Reuters - 03.19.2002

 

Reuters

Russia's Putin Meets Jewish Leaders

MOSCOW - President Vladimir Putin met Russian rabbis on Tuesday ahead of next week's Passover feast, and promised to stamp out anti-Semitism.

"If we do not stop nationalism, xenophobia and religious extremism, we will be unable to go forward as a country," Putin was shown on television telling the rabbis at the Kremlin.

A number of violent incidents against Jews and synagogues in the past few years have raised the spectre of a return of Soviet-era anti-Semitism, and many Jewish leaders have praised Putin for meeting publicly with Jewish groups.

"The anti-Semitism which was once a state policy no longer exists in Russia, although individual manifestations of anti-Semitism can be seen in everyday life," Interfax news agency quoted Head Rabbi Berl Lazar as saying after the meeting.

The Russian empire was once a centre of European Jewish culture, immortalised in the stories of Sholom Aleichem and the paintings of Marc Chagall.

But Jewish religious practice was all but wiped out under Communist atheism and official anti-Semitism. Since the fall of Communism, most Jews have left the former Soviet Union for Israel, North America and Western Europe.

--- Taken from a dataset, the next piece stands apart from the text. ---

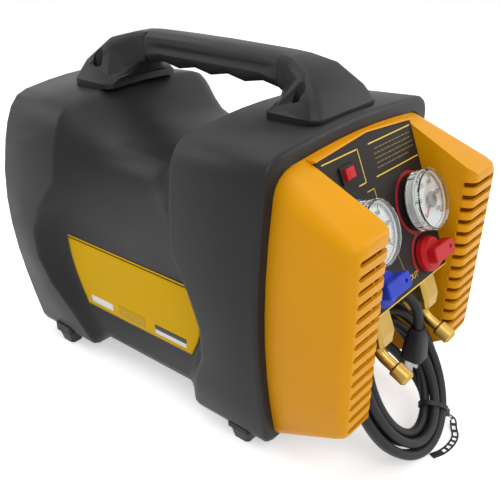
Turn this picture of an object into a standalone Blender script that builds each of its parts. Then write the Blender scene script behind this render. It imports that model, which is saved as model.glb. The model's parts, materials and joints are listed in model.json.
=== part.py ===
"""Refrigerant recovery machine: a saddle-shaped moulded case with two louvred bumpers, a sloping
control panel, a carrying handle, and the motor, compressor, fan and condenser inside it.

Units are metres. X is the width, the control panel faces -Y, and Z is up from the floor.
The origin is on the floor, under the middle of the machine. Run it in Blender 4.5:
blender --background --python part.py
"""

import math

import bmesh
import bpy
from mathutils import Euler, Matrix, Vector

# Driving sizes of the machine
REAR_Y = 0.2285
NOSE_Y = -0.2285
FOOT_HEIGHT = 0.0165
WALL = 0.0035
SEAT_GAP = 0.0003

# The case: half sections at the front rim, at the rear and at the waist, as
# (half width of the floor, half width at the corner, height of the floor, height of the corner,
#  half width and height of the shoulder's foot, half width and height of its end, height of the crown)
FRONT_SECTION = (0.098, 0.110, FOOT_HEIGHT, 0.027, 0.1315, 0.296, 0.109, 0.3165, 0.322)
REAR_SECTION = (0.094, 0.105, FOOT_HEIGHT, 0.027, 0.114, 0.254, 0.078, 0.302, 0.309)
WAIST_SECTION = (0.088, 0.098, 0.032, 0.044, 0.101, 0.236, 0.076, 0.268, 0.274)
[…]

Putin also congratulated Russia's Jewish community on the centenary anniversary of the birth of Rabbi Menachem Mendel Schneerson, leader of the orthodox Lubavitch movement.

The movement has sent rabbis from abroad, including Italian-born Head Rabbi Lazar, to revitalise Judaism in Russia and encourage Jews to learn more about their faith.

Rabbi Lazar told NTV television he believed about a million Jews were left in Russia. Around one million ex-Soviet Jews emigrated to Israel since the collapse of Communism.